Maria Chiara Acciarini (born 1 October 1943) is an Italian politician.

== Biography ==
Acciarini was born in Torre Pellice on 1 October 1943. With degrees in economics and literature, she has been a teacher of legal and economic subjects and a principal in a high school. From 1988 to 1990, she was part of the secretariat of CGIL School in Turin. Later, she began her activity as an essayist, writing books on the education system and family memoirs. The granddaughter of Filippo Acciarini, a socialist journalist who died in Mauthausen on 2 March 1945, she is dedicated to studying the deportation to Nazi concentration camps; she is a member of the Board of Directors of the Foundation of Memory of Deportation and of the Technical Scientific Committee of the Presidency of the Council of Ministers for the realization of the new Italian exhibition path at Auschwitz. From 2019, she served as the chairperson of the National Committee for the celebrations of the centenary of the birth of Bianca Guidetti Serra (January 2019 - January 2022). As of October 2021, she is a member of the Board of Directors of the University of Turin.

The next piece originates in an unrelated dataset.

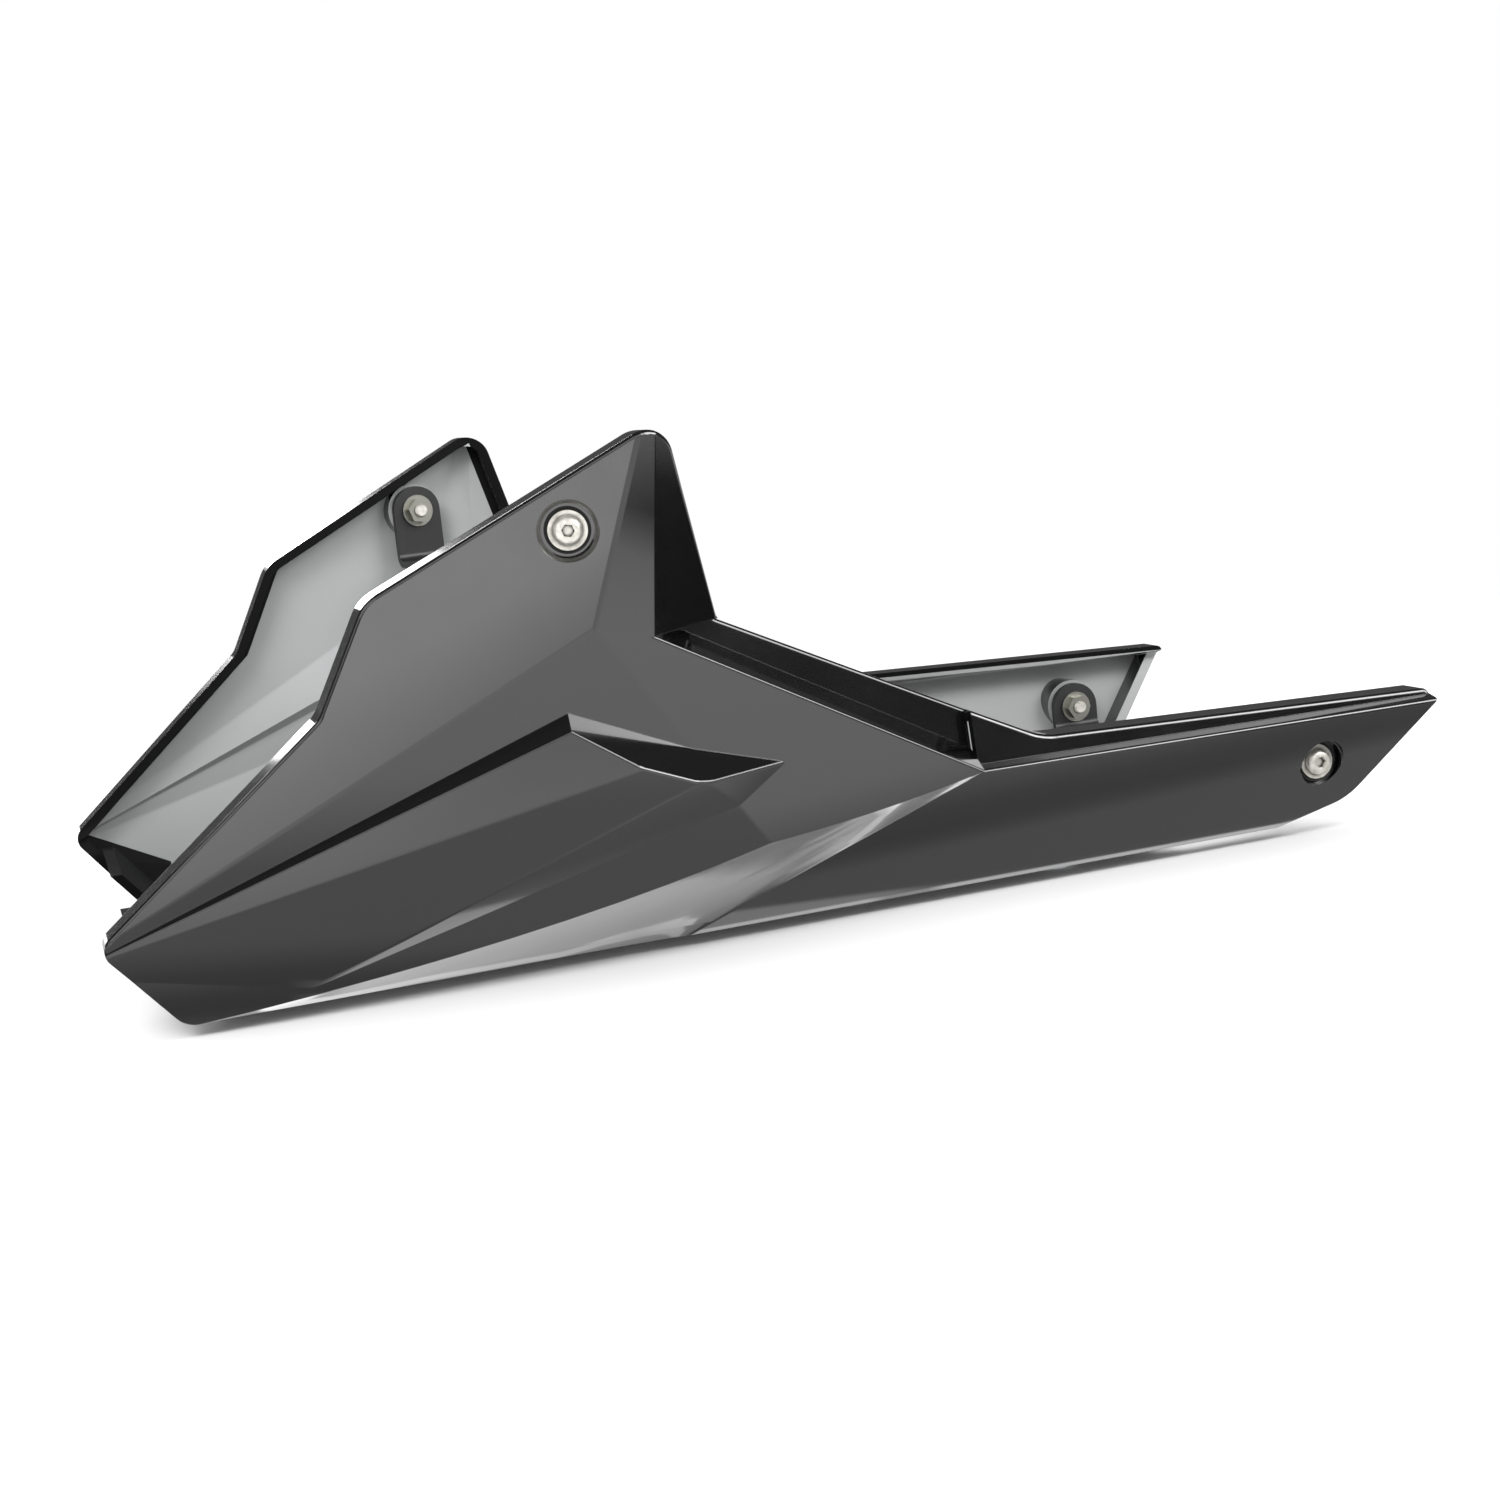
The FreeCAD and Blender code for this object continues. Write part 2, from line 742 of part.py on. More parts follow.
def grommet(tag):
    """Rubber grommet with a flange on each face of the recess floor."""
    sleeve = "({sleeve_bore} / 2 + {sleeve_wall})"
    return turned("Grommet_" + tag, [
        (sleeve, SEAT),
        ("{grommet_flange} / 2", SEAT),
        ("{grommet_flange} / 2", "{recess_depth}"),
        ("{grommet_bore} / 2", "{recess_depth}"),
        ("{grommet_bore} / 2", "{recess_depth} + {recess_floor}"),
        ("{grommet_flange} / 2", "{recess_depth} + {recess_floor}"),
        ("{grommet_flange} / 2", TAB),
        (sleeve, TAB),
    ])


def sleeve(tag):
    """Steel spacer sleeve inside the grommet."""
    return turned("Sleeve_" + tag, [
        ("{sleeve_bore} / 2", SEAT),
        ("{sleeve_bore} / 2 + {sleeve_wall}", SEAT),
        ("{sleeve_bore} / 2 + {sleeve_wall}", TAB),
        ("{sleeve_bore} / 2", TAB),
    ])


def bracket_nut(tag):
    """Flanged weld nut behind the bracket tab."""
    start = TAB + " + {bracket_thick}"
    hexagonal = hexagon("NutHex_" + tag, "{nut_flats}", "{nut_height}", start)
    flange = cylinder("NutFlange_" + tag, "{nut_flange}", "{nut_flange_thick}", ("0", "0", start))
    bore = cylinder("NutBore_" + tag, "{screw_thread} + 2 * {thread_gap}", "{nut_height} + 4",
                    ("0", "0", start + " - 2"))
    return less("Nut_" + tag, joined("NutBlank_" + tag, [hexagonal, flange]), bore)


def strip_body(name, role, points):
    """Bent steel strip: profile padded to its width, with rounded bends and tab ends."""
    body = doc.addObject("PartDesign::Body", name)
    sketch = outline_sketch(body, name + "_profile", role, points)
    pad = body.newObject("PartDesign::Pad", name + "_pad")
    pad.Profile = sketch
    pad.Midplane = True
    pad.setExpression("Length", on_sheet("{bracket_width}"))
    body.Tip = pad
    doc.recompute()
    return body, pad


def rounded(body, pad, name, radius, chosen):
    """Fillet on the chosen edges of a body."""
    fillet = body.newObject("PartDesign::Fillet", name)
    fillet.Base = (pad, chosen)
    fillet.setExpression("Radius", on_sheet(radius))
    body.Tip = fillet
    doc.recompute()
    return fillet


def near_edges(feature, spots):
    """Names of the edges whose middle lies at a spot in the plane of the strip's profile."""
    names = []
    for i, edge in enumerate(feature.Shape.Edges, start=1):
        middle = edge.CenterOfMass
        flat = V(middle.x, 0, middle.z)
        if any((flat - spot).Length < 1e-4 for spot in spots):
            names.append("Edge%d" % i)
    return names


def bracket(side_name, which):
    """L-shaped bracket: a tab on the panel screw and a leg that bolts to the engine."""
    tag = which + "_" + side_name
    near, far = TAB, TAB + " + {bracket_thick}"
    reach = "{%s_bracket_reach}" % which
    drop = "{%s_bracket_drop}" % which
    end = "{bracket_width} / 2"
    points = [
        (near, end),
        (far, end),
        (far, "-" + drop),
        (reach, "-" + drop),
        (reach, "-(" + drop + " + {bracket_thick})"),
        (near, "-(" + drop + " + {bracket_thick})"),
    ]
    body, last = strip_body("Strip_" + tag, "XZ_Plane", points)
    spots = [V(value(a), 0, value(b)) for a, b in points]
    tab_end = (spots[0] + spots[1]) * 0.5
    leg_end = (spots[3] + spots[4]) * 0.5
    last = rounded(body, last, "Ends_" + tag, end + " - 0.2", near_edges(last, [tab_end, leg_end]))
    last = rounded(body, last, "Outside_" + tag, "{bracket_bend} + {bracket_thick} - 0.05",
                   near_edges(last, [spots[5]]))
    rounded(body, last, "Inside_" + tag, "{bracket_bend}", near_edges(last, [spots[2]]))
    drill = cylinder("Drill_" + tag, "{screw_thread} + 2 * {hole_clearance}", "20", ("0", "0", "0"))
    drill.Placement = FreeCAD.Placement(V(0, 0, 0), FreeCAD.Rotation(V(0, 0, 1), V(1, 0, 0)))
    bind(drill, {"Placement.Base.x": TAB + " - 5"})
    bolt_hole = cylinder("Mount_" + tag, "{bracket_hole}", "20",
                         (reach + " - " + end, "0", "-(" + drop + " + 10)"))
    piece = less("Bracket_" + tag, body, joined("Drills_" + tag, [drill, bolt_hole]))
    point, direction = inward_axis(SIDES[side_name], which)
    piece.Placement = FreeCAD.Placement(point, FreeCAD.Rotation(V(1, 0, 0), direction))
    return piece


def seam_set(side_name):
    """Screws, washers and nuts of one seam, as three groups."""
    side = SIDES[side_name]
    sign = "-" if side < 0 else ""
    head = "({underside_height} - {washer_thick})"
    top = "({underside_height} + {wall} + {floor_thick})"
    screws, washers, nuts = [], [], []
    for i in range(SEAMS):
        tag = "%s_%d" % (side_name, i + 1)
        x = "{seam_first_x} + %d * {seam_pitch}" % i
        y = sign + "{seam_half_width}"
        bevel = doc.addObject("Part::Cone", "SeamBevel_" + tag)
        bind(bevel, {"Radius1": "{seam_head} / 2 - {seam_head_chamfer}", "Radius2": "{seam_head} / 2",
                     "Height": "{seam_head_chamfer}", "Placement.Base.x": x, "Placement.Base.y": y})
        crown = cylinder("SeamHead_" + tag, "{seam_head}", head + " - {seam_head_chamfer}",
                         (x, y, "{seam_head_chamfer}"))
        shank = cylinder("SeamShank_" + tag, "{seam_thread}", "{seam_length}", (x, y, head))
        socket = hexagon("SeamSocket_" + tag, "{seam_socket}", "{seam_socket_depth} + 1", "-1")
        bind(socket, {"Placement.Base.x": x, "Placement.Base.y": y})
        screws.append(less("SeamScrew_" + tag, joined("SeamBlank_" + tag, [bevel, crown, shank]), socket))
        disc = cylinder("WasherDisc_" + tag, "{washer_diameter}", "{washer_thick}", (x, y, head))
        bore = cylinder("WasherBore_" + tag, "{seam_thread} + 2 * {hole_clearance}",
                        "{washer_thick} + 4", (x, y, head + " - 2"))
        washers.append(less("Washer_" + tag, disc, bore))
        hexagonal = hexagon("SeamNutHex_" + tag, "{seam_nut_flats}", "{seam_nut_height}", top)
        bind(hexagonal, {"Placement.Base.x": x, "Placement.Base.y": y})
        skirt = cylinder("SeamNutSkirt_" + tag, "{seam_nut_skirt}", "{seam_nut_skirt_thick}",
                         (x, y, top))
        thread = cylinder("SeamNutBore_" + tag, "{seam_thread} + 2 * {thread_gap}",
                          "{seam_nut_height} + 4", (x, y, top + " - 2"))
        nuts.append(less("SeamNut_" + tag, joined("SeamNutBlank_" + tag, [hexagonal, skirt]), thread))
    for label, items in (("seam_screws", screws), ("seam_washers", washers), ("seam_nuts", nuts)):
        group = doc.addObject("Part::Compound", "Group_" + label + "_" + side_name)
        group.Links = items
        node(group, label + "_" + side_name)


def floor_shell():
    """Floor between the side shells: sheet, front lip, ribs, drain opening and seam holes."""
    low = "({underside_height} + {wall})"
    body = doc.addObject("PartDesign::Body", "FloorSheet")
    corner = "{floor_corner}"
    half = "{floor_half_width}"
    wide = "{lip_half_width}"
    sketch = outline_sketch(body, "FloorSheet_outline", "XY_Plane", [
        ("{floor_front_x}", "-" + wide),
        ("{floor_step_x} - " + corner, "-" + wide),
        ("{floor_step_x}", "-" + half),
        ("{floor_rear_x} - " + corner, "-" + half),
        ("{floor_rear_x}", "-(" + half + " - " + corner + ")"),
        ("{floor_rear_x}", half + " - " + corner),
        ("{floor_rear_x} - " + corner, half),
        ("{floor_step_x}", half),
        ("{floor_step_x} - " + corner, wide),
        ("{floor_front_x}", wide),
    ])
    pad = body.newObject("PartDesign::Pad", "FloorSheet_pad")
    pad.Profile = sketch
    pad.setExpression("Length", on_sheet("{floor_thick}"))
    body.Tip = pad
    bind(body, {"Placement.Base.z": low})
    parts = [body]
    lip = doc.addObject("PartDesign::Body", "FloorLip")
    lean = "{floor_front_x} - {lip_slant} * ({lip_top_height} - " + low + ")"
    sketch = outline_sketch(lip, "FloorLip_profile", "XZ_Plane", [
        ("{floor_front_x}", low),
        ("{floor_front_x} + {floor_thick} * 1.3", low),
        (lean + " + {floor_thick} * 1.3", "{lip_top_height}"),
        (lean, "{lip_top_height}"),
    ])
    pad = lip.newObject("PartDesign::Pad", "FloorLip_pad")
    pad.Profile = sketch
    pad.Midplane = True
    pad.setExpression("Length", on_sheet("2 * " + wide))
    lip.Tip = pad
    parts.append(lip)
    for i in (-1, 0, 1):
        parts.append(box("FloorRib_%d" % (i + 2),
                         ("{floor_rear_x} - {floor_front_x} - {floor_rib_end}", "{floor_rib_thick}",
                          "{floor_thick} + {floor_rib_height}"),
                         ("{floor_front_x} + {floor_thick} / 2",
                          "%d * {floor_rib_pitch} - {floor_rib_thick} / 2" % i, low)))
    cuts = [box("LipNotch", ("2 * {lip_top_height}", "2 * {lip_notch_half_width}", "{lip_top_height}"),
                ("{floor_front_x} - 2 * {lip_top_height} + {floor_thick}", "-{lip_notch_half_width}",
                 "{lip_notch_height}"))]
    span = "{drain_length} - {drain_width}"
    cuts.append(box("DrainSlot", (span, "{drain_width}", "40"),
                    ("{drain_x} - (" + span + ") / 2", "-{drain_width} / 2", "0")))
    for i, sign in enumerate("-+"):
        cuts.append(cylinder("DrainEnd_%d" % (i + 1), "{drain_width}", "40",
                             ("{drain_x} " + sign + " (" + span + ") / 2", "0", "0")))
    for side in "-+":
        for i in range(SEAMS):
            name = "FloorHole_%s_%d" % ("left" if side == "-" else "right", i + 1)
            cuts.append(cylinder(name, "{seam_thread} + 2 * {hole_clearance}", "40",
                                 ("{seam_first_x} + %d * {seam_pitch}" % i,
                                  "0 " + side + " {seam_half_width}", "0")))
    return less("FloorShell", joined("FloorBlank", parts), joined("FloorCuts", cuts))


left = side_shell()
solid_node("left_panel", left)
solid_node("right_panel", mirrored(left))
node(floor_shell(), "floor_panel")
for side_name, side in SIDES.items():
    for which in ("front", "rear"):
        tag = which + "_" + side_name
        place = on_axis(side, which)
        for label, thing in (("screw", panel_screw(tag)), ("grommet", grommet(tag)),
                             ("sleeve", sleeve(tag)), ("bracket_nut", bracket_nut(tag))):
            thing.Placement = place
            node(thing, "%s_%s_%s" % (which, label, side_name))
        node(bracket(side_name, which), "%s_bracket_%s" % (which, side_name))
    seam_set(side_name)
doc.recompute()

faults = [thing.Label for thing in doc.Objects if "Invalid" in thing.State or "Error" in thing.State]
for piece in NODES:
    if piece.Shape.isNull() or not piece.Shape.isValid():
        faults.append(piece.Label + " shape")
if faults:
    raise RuntimeError("faulty objects: " + ", ".join(faults))

os.makedirs("parts", exist_ok=True)
for piece in NODES:
    piece.Shape.exportStep("parts/%s.step" % piece.Label)
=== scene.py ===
"""Looks of a motorcycle belly pan: gloss black shells, a moulded floor, steel brackets and fixings."""

import bpy
from mathutils import Matrix, Vector

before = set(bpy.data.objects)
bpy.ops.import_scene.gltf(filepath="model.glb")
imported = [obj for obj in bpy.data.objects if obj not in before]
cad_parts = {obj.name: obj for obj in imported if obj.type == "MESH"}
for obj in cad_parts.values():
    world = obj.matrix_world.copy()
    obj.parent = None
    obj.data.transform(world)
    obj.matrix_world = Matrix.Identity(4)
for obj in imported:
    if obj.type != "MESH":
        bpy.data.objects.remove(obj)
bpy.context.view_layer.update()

MM = 0.001

# brightest field that gloss sees in the studio, in units of white
BRIGHTEST = 8.0

# upper edge of a side shell from nose to tail, as (x, height) in metres
UPPER_EDGE = [(-0.2595, 0.0365), (-0.178, 0.1055), (-0.159, 0.1425), (-0.054, 0.1935), (-0.038, 0.1215),
              (0.088, 0.0595), (0.2605, 0.0535)]
EDGE_TOP = 0.2

# the film inside a shell, whose pale grey is painted reflected light, ends this far beside the upper edge and
# this far below it
FILM_SIDE_GAP = 6 * MM
FILM_LOW_GAP = 2 * MM
# and in front on the line z = -CHIN_SLOPE * x + CHIN_LINE, from the nose back to CHIN_REAR
CHIN_SLOPE = 0.5
CHIN_LINE = -90.5 * MM
CHIN_REAR = -219 * MM

# a face is the inside when its normal points this much towards the pan's middle plane
INWARD = -0.4

# where a shell's bottom edge mirrors the floor, as (x, distance from the middle plane) in metres
FOOT_LINE = [(-0.20, 0.1252), (-0.15, 0.1247), (-0.10, 0.1227), (-0.05, 0.1255), (0.0, 0.1230),
             (0.20, 0.1129)]
FOOT_TOP = 0.2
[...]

=== Political activity ===
From 1993 to 1996 she was elected as a councilwoman of the Piedmontese capital, where she resides.

Formerly an exponent of the Democrats of the Left, she is among the founders of "Emily in Italia", an association aimed at encouraging women's participation in public life. She was the national head of the "Animal Life" group of the DS and was elected deputy in 1996 and senator in 2001.

From 18 May 2006 to 8 May 2008, she served in the second Prodi government as the undersecretary at the Ministry of Family. In May 2007, she left the DS following the IV congress and joined Democratic Left, which in 2009 merged into Left Ecology Freedom.

In the political elections of 2013, she ran for the Senate with Sel in Piedmont, but was not elected.

Since 2017, she is a member of Italian Left, and she's part of the regional secretariat of the party in Piedmont.

== Writings ==

- (edited by Maria Chiara Acciarini), Filippo Acciarini, Autobiography of a socialist, from Turin to Mauthausen, Rome, Silva Publisher, 1970.
- Chiara Acciarini et al. Universities and research, school, youth policies. Rome, Left ecology and freedom, 2012.
- Maria Chiara Acciarini, Alba Sasso, First of all, the school, foreword by Tullio De Mauro, Milan, Melampo, 2006.
- Onorato Castellino, Maria Chiara Acciarini, The economic world: theories and facts - course of political economy for high schools, Turin, Lattes, 1989.
- Maria Chiara Acciarini, Story of the Guglielminettis. Turin, Robin editions, 2016.
- Maria Chiara Acciarini, Alba Sasso, More school, for everyone, Turin, Abele Group Editions, 2019.